Consider the lowly scorecard box as it stands silent sentinel against the forgetfulness of golfers.
My local course, Green Oaks, has its box next to the first tee. More often, however, boxes are positioned near the second hole. That is when most people realize they don’t have something on which to record the score for the first hole.
Some boxes are quite fancy. I wish I had thought to take photos of the ones that looked like small homes or elaborate birdhouses. Others are just re-purposed mailboxes. The one at my home course looks like a cross between a mailbox and a birdhouse.
It matters little to me if I forget the scorecard on my home course. After countlesss rounds, it is as familiar to me as my classroom. On most occasions I don’t even use a card, keeping score in my head in relation to par.

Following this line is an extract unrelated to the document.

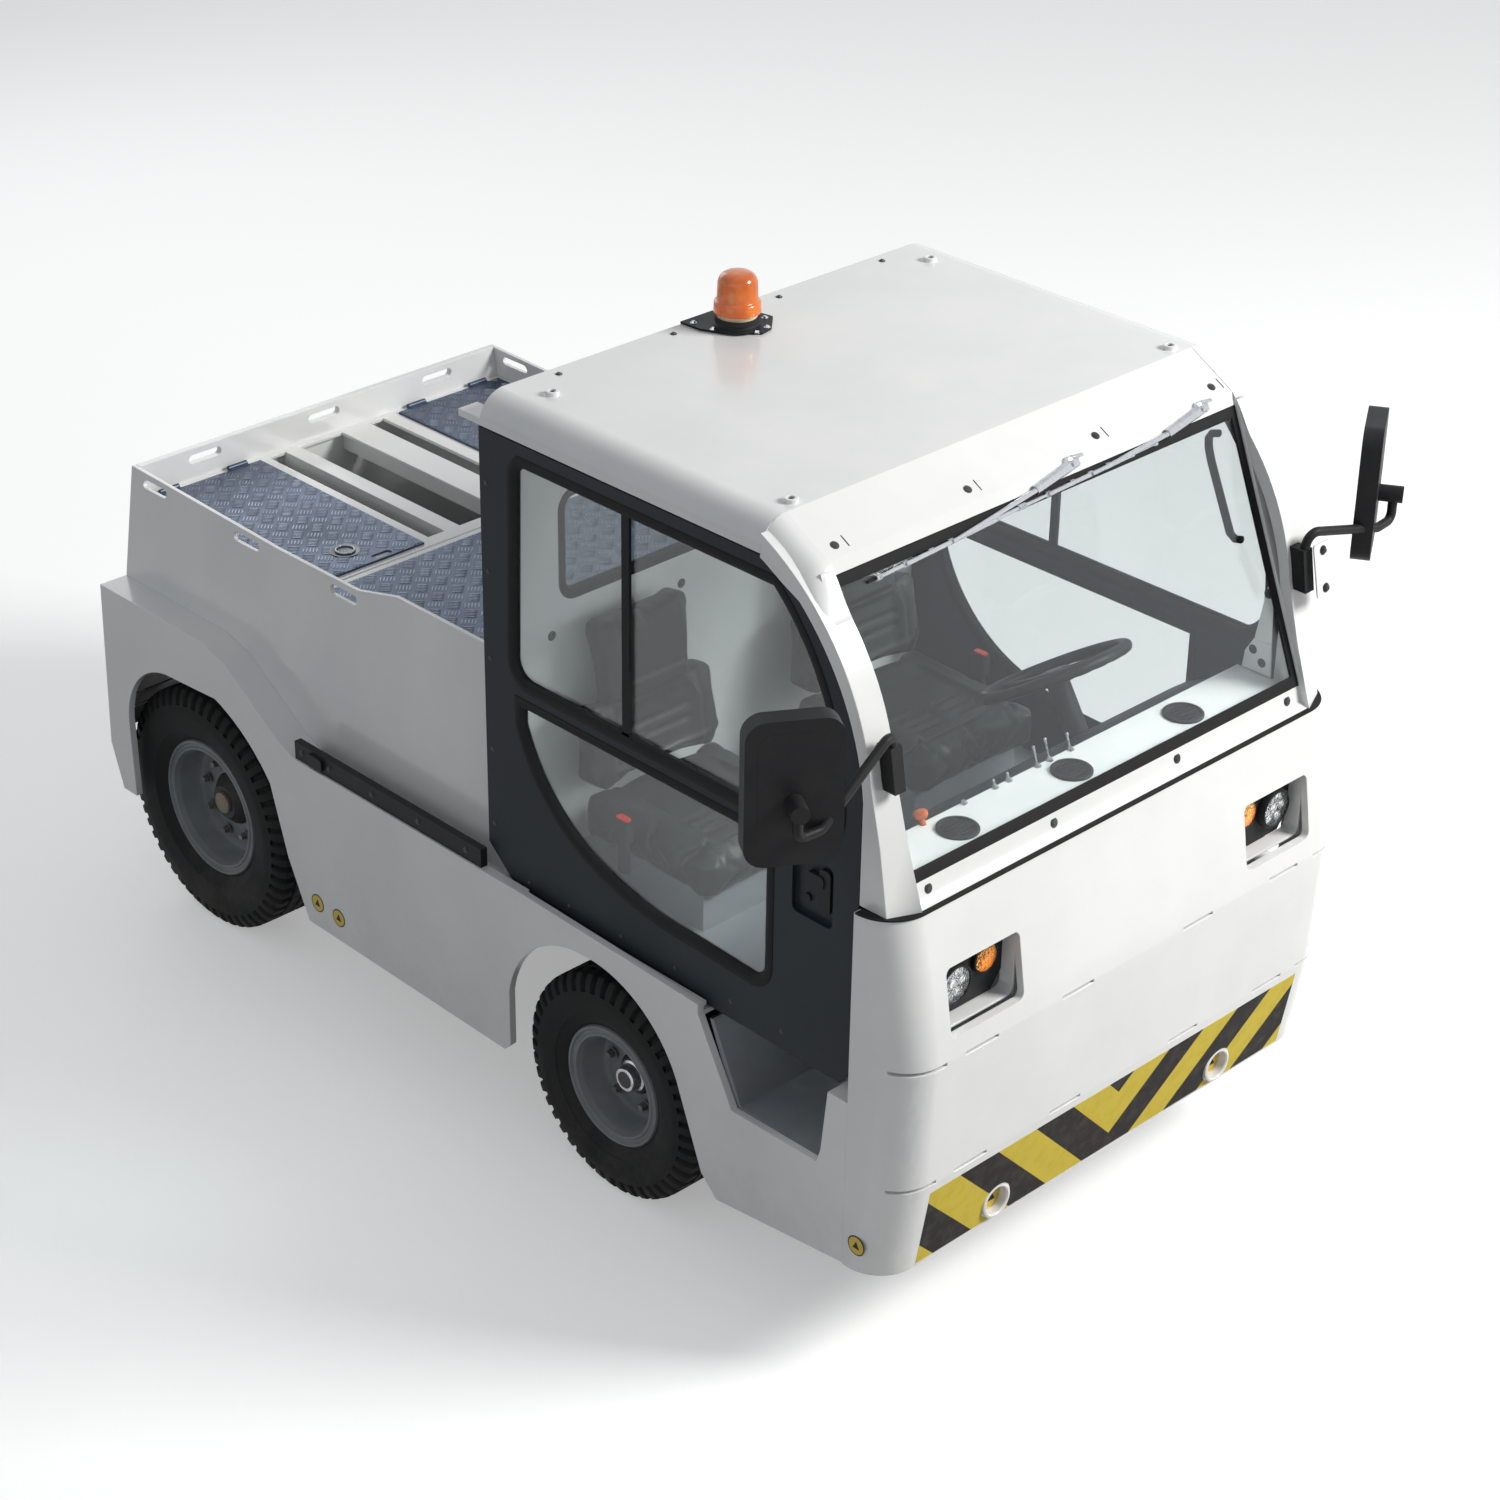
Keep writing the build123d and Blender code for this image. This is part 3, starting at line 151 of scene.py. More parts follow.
soft_light("key", (4.2, -6.2, 6.2), 2.8, 780.0, (1.0, 0.985, 0.96))
soft_light("side_fill", (-7.0, -1.5, 3.5), 4.0, 34.0, (0.90, 0.94, 1.0))
soft_light("rear_fill", (2.0, 7.0, 4.5), 4.0, 70.0)

floor_half = 40
floor_corners = [
    (x * floor_half, y * floor_half, 0) for x, y in ((-1, -1), (1, -1), (1, 1), (-1, 1))
]
floor_mesh = bpy.data.meshes.new("floor")
floor_mesh.from_pydata(floor_corners, [], [(0, 1, 2, 3)])
floor = bpy.data.objects.new("floor", floor_mesh)
bpy.context.scene.collection.objects.link(floor)
floor_white, ground, ground_shader = blank_look(
    "floor_white", {"Roughness": 0.9, "Specular IOR Level": 0.1}
)
floor_tone, floor_tone_seen, floor_glow_seen = 0.40, 0.86, 0.34
ground_seen = seen_plainly(ground)
ground_glow = add_node(ground, "ShaderNodeEmission", {
    "Strength": ramp(ground, ground_seen, 0.0, 1.0, 0.0, floor_glow_seen),
})
ground_sum = add_node(
    ground, "ShaderNodeAddShader", {0: ground_shader.outputs[0], 1: ground_glow.outputs[0]}
)
wire(
    ground,
    (
        ramp(ground, ground_seen, 0.0, 1.0, floor_tone, floor_tone_seen),
        ground_shader.inputs["Base Color"],
    ),
    (ground_sum.outputs[0], ground.nodes["Material Output"].inputs["Surface"]),
)
floor.data.materials.append(floor_white)

# ---------------------------------------------------------------- painted body
# Folded and welded steel plate in glossy white: nose, sides, rear wall, deck frame, cab
# walls, roof and corner posts. Every cut edge is eased and the film is slightly uneven.
def new_group(name, kind, inputs, outputs):
    """An empty node group with named sockets, plus its entry and exit nodes."""
    group = bpy.data.node_groups.new(name, kind)
    for label, value_kind, value in inputs:
        socket = group.interface.new_socket(
            label, in_out="INPUT", socket_type=f"NodeSocket{value_kind}"
        )
        if value is not None:
            socket.default_value = value
    for label, value_kind in outputs:
        group.interface.new_socket(label, in_out="OUTPUT", socket_type=f"NodeSocket{value_kind}")
    return group, group.nodes.new("NodeGroupInput"), group.nodes.new("NodeGroupOutput")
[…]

When I wander afield, though, adding yet another new course to my “collection,” I find I really need a scorecard. Uncovering a new course hole-by-hole becomes a lot easier when I can take a look at where the current hole stands in relation to the others. The best scorecards have a map of the course. Second tier scorecards have little drawings of the holes above the column for par, yardage and scores. But even the most basic — the ones with just numbers — help.
It is at those “away games” that I really appreciate the scorecard box. For reasons that I do not fully grok, I forget more than my share of scorecards when I’m on the road.